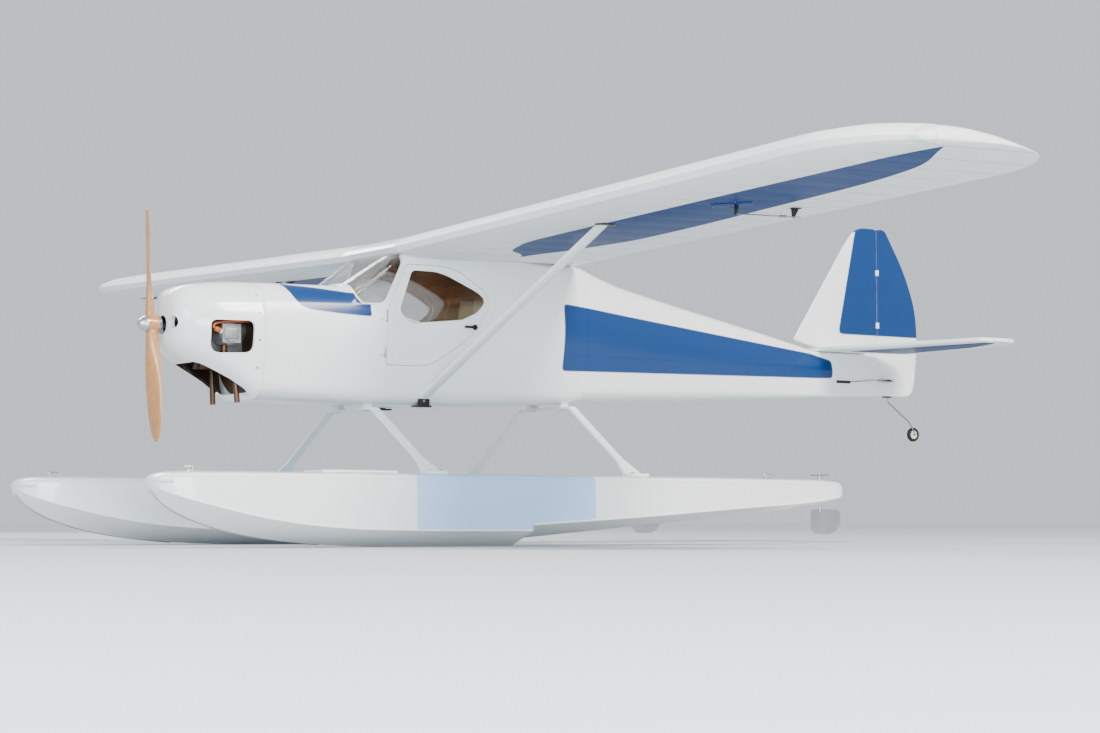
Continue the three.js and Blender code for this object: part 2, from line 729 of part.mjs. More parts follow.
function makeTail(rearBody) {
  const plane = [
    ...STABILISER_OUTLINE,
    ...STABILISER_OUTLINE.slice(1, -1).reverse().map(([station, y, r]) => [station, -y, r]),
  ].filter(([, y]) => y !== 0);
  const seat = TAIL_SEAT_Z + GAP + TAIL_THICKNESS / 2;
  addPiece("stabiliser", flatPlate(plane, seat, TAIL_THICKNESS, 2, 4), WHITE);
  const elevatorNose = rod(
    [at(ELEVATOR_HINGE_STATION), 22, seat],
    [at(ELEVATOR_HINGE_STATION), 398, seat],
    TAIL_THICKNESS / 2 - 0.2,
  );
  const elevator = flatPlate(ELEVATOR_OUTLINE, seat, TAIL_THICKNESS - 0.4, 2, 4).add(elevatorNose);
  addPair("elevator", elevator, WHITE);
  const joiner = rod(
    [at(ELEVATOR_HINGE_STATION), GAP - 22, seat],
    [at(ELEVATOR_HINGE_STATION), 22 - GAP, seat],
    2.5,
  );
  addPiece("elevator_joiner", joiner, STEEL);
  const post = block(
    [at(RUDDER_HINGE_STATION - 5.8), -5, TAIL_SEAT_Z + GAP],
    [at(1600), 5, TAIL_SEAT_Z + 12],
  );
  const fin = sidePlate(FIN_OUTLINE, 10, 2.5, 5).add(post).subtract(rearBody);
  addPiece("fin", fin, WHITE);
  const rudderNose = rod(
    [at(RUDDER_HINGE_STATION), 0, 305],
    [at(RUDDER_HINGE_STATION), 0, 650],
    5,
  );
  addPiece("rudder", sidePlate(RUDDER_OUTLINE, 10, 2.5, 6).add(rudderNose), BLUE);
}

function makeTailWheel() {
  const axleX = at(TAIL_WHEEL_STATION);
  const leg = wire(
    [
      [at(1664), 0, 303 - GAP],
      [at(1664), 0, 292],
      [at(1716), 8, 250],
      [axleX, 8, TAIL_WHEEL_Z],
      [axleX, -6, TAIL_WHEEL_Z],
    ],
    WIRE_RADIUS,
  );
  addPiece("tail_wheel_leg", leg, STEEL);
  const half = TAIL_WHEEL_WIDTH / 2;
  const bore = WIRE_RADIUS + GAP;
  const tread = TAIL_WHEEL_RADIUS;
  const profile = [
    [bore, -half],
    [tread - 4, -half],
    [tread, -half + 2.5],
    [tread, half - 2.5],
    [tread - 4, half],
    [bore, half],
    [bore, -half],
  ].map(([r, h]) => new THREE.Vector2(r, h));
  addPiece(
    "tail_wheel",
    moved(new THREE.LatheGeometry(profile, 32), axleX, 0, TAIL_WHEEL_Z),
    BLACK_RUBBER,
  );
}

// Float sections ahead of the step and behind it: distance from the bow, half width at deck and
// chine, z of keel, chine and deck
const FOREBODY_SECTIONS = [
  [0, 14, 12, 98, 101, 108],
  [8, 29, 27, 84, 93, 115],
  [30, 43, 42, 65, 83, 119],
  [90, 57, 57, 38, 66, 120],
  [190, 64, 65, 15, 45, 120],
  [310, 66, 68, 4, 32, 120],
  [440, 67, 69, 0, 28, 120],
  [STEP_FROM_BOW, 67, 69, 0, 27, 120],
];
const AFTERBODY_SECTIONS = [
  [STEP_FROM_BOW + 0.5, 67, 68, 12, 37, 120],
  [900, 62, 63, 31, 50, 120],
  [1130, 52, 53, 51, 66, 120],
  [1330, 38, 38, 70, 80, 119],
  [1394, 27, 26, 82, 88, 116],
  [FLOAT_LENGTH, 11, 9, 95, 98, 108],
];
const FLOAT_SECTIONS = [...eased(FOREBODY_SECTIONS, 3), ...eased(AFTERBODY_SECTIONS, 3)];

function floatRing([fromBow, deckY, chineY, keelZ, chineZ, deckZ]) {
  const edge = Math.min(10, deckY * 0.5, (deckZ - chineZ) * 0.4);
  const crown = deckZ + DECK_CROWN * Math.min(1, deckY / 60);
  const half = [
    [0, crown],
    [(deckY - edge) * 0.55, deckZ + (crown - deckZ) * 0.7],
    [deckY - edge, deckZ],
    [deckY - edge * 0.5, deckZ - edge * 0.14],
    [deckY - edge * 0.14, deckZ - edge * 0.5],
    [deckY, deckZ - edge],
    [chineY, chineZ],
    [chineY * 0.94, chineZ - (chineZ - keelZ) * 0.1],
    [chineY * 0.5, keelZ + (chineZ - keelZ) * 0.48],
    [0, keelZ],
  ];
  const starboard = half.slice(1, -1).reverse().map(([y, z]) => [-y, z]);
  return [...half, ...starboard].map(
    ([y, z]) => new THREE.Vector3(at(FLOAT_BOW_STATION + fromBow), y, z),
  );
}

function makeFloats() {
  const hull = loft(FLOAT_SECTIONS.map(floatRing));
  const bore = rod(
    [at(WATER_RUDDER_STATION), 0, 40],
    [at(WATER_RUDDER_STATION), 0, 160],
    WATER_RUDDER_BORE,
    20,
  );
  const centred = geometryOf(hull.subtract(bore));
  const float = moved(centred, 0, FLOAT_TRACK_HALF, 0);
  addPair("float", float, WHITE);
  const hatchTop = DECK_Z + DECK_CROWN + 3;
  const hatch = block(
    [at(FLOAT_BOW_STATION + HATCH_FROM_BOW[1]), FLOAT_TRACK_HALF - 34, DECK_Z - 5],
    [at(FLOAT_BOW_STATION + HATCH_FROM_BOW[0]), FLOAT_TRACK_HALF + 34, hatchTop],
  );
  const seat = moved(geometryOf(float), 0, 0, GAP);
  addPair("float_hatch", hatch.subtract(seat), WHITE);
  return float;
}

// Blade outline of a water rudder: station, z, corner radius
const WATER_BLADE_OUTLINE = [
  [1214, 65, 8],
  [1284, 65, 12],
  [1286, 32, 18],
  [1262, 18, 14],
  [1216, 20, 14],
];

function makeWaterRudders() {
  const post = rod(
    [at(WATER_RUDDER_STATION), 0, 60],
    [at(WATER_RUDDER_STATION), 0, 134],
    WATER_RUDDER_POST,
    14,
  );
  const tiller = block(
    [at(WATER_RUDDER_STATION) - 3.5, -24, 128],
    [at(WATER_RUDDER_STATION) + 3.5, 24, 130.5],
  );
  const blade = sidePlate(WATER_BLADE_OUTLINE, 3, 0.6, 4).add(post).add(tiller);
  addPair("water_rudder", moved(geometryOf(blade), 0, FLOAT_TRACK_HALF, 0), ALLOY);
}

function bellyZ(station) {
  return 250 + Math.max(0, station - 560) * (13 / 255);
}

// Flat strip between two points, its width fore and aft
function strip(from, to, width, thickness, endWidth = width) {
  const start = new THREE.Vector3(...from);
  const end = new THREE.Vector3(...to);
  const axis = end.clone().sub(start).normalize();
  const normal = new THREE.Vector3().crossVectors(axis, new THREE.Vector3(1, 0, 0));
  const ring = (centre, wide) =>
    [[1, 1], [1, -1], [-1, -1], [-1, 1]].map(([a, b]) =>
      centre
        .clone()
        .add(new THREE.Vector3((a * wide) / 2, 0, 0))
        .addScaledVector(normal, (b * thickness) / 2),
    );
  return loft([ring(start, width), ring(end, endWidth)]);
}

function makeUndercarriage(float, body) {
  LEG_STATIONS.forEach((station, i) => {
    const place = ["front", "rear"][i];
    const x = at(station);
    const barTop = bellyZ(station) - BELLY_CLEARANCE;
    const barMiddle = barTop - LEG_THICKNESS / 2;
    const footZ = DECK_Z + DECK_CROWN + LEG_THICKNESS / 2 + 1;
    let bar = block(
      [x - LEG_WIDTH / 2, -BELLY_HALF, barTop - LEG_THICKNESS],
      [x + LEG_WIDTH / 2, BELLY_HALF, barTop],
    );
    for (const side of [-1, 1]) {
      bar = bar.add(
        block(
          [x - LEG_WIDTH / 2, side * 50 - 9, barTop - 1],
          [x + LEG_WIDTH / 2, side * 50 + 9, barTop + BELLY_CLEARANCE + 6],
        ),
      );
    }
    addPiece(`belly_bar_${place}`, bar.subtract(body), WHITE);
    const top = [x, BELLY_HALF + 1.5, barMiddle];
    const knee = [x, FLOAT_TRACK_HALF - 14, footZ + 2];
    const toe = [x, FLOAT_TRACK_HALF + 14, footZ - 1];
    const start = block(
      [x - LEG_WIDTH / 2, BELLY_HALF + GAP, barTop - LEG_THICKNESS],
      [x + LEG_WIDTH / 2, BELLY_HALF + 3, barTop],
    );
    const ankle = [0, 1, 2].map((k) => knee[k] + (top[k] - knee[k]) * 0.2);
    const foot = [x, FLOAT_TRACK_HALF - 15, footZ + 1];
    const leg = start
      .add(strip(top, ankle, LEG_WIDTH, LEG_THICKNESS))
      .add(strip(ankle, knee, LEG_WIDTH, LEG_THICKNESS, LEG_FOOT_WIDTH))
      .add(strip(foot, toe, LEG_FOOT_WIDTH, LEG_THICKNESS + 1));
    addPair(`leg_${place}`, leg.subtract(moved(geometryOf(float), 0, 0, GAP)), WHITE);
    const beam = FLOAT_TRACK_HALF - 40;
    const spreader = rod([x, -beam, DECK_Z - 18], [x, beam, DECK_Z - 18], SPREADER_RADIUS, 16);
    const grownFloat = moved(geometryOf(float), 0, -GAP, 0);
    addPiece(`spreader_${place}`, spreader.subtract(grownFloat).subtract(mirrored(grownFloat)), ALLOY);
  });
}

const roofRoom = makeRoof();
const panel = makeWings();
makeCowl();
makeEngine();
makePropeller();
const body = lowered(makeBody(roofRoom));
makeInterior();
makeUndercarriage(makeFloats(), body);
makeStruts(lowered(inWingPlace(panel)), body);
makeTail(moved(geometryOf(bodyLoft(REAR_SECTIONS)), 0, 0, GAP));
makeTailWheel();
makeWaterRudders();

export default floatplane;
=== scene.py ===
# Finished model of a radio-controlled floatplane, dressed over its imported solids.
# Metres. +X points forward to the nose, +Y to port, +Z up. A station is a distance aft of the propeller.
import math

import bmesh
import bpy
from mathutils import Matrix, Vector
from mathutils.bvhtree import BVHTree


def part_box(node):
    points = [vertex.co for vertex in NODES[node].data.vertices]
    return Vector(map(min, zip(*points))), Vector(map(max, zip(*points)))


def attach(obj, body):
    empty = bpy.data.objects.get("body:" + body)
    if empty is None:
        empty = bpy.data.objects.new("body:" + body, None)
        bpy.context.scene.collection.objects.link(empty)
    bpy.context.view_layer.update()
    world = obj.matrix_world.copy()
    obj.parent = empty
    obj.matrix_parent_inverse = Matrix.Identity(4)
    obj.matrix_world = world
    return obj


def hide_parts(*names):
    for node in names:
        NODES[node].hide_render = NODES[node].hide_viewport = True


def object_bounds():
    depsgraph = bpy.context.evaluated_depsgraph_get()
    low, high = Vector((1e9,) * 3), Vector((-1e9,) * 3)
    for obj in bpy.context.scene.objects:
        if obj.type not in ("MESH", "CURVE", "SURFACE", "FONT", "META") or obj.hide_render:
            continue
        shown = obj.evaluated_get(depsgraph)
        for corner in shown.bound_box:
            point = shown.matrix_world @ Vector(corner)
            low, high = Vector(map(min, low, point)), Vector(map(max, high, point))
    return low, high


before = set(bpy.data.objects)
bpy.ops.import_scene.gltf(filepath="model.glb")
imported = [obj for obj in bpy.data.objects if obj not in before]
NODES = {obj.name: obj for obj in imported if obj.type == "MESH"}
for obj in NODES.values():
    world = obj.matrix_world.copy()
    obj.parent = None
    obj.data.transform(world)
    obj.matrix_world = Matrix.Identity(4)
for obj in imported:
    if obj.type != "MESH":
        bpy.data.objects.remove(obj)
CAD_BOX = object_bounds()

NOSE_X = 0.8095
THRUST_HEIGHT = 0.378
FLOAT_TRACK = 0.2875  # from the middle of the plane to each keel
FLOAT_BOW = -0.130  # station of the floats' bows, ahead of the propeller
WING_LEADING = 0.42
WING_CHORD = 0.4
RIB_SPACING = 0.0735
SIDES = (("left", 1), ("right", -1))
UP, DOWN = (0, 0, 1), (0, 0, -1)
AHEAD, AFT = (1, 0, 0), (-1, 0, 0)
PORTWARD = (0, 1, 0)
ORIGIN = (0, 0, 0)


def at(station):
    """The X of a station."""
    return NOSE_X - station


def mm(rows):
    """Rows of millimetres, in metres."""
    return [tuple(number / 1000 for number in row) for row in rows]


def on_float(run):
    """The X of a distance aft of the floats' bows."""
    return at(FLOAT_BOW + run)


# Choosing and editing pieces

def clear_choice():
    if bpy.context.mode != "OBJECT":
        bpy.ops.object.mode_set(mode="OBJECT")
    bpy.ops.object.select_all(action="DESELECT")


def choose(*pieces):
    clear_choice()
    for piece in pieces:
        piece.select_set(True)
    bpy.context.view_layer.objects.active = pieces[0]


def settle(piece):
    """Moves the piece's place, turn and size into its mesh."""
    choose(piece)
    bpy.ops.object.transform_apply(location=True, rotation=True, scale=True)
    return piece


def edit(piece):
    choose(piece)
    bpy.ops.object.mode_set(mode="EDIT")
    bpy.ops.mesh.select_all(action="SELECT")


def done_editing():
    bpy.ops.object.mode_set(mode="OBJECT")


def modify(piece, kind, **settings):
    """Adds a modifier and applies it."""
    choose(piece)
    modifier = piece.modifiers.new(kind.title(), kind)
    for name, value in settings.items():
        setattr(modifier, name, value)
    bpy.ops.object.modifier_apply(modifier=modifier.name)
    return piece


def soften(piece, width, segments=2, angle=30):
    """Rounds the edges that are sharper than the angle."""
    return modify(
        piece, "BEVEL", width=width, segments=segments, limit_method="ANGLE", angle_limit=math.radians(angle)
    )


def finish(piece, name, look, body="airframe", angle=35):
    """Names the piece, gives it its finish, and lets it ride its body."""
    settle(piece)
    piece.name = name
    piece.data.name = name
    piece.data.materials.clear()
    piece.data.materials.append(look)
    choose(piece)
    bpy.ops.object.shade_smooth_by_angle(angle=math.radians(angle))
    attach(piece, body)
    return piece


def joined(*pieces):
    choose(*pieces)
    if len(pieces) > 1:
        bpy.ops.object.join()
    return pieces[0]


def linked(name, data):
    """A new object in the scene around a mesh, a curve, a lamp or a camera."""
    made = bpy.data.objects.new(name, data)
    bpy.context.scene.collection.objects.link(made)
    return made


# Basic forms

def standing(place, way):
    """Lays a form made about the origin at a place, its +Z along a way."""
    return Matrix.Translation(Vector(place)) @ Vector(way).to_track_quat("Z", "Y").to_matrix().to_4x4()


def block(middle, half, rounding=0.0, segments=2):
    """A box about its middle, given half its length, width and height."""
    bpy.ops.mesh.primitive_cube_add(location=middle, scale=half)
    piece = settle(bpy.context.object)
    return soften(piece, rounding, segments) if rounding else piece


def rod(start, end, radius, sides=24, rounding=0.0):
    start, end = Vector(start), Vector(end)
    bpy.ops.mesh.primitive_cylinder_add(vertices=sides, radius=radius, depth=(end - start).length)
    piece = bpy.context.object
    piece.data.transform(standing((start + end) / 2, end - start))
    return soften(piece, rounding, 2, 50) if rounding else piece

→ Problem
In the listing above, locate the line containing "const roofRoom = makeRoof();" and the line containing "obj.matrix_parent_inverse = Matrix.Identity(4)", then transcribe both and every line between them verbatim.

→ Result of this task
const roofRoom = makeRoof();
const panel = makeWings();
makeCowl();
makeEngine();
makePropeller();
const body = lowered(makeBody(roofRoom));
makeInterior();
makeUndercarriage(makeFloats(), body);
makeStruts(lowered(inWingPlace(panel)), body);
makeTail(moved(geometryOf(bodyLoft(REAR_SECTIONS)), 0, 0, GAP));
makeTailWheel();
makeWaterRudders();

export default floatplane;
=== scene.py ===
# Finished model of a radio-controlled floatplane, dressed over its imported solids.
# Metres. +X points forward to the nose, +Y to port, +Z up. A station is a distance aft of the propeller.
import math

import bmesh
import bpy
from mathutils import Matrix, Vector
from mathutils.bvhtree import BVHTree


def part_box(node):
    points = [vertex.co for vertex in NODES[node].data.vertices]
    return Vector(map(min, zip(*points))), Vector(map(max, zip(*points)))


def attach(obj, body):
    empty = bpy.data.objects.get("body:" + body)
    if empty is None:
        empty = bpy.data.objects.new("body:" + body, None)
        bpy.context.scene.collection.objects.link(empty)
    bpy.context.view_layer.update()
    world = obj.matrix_world.copy()
    obj.parent = empty
    obj.matrix_parent_inverse = Matrix.Identity(4)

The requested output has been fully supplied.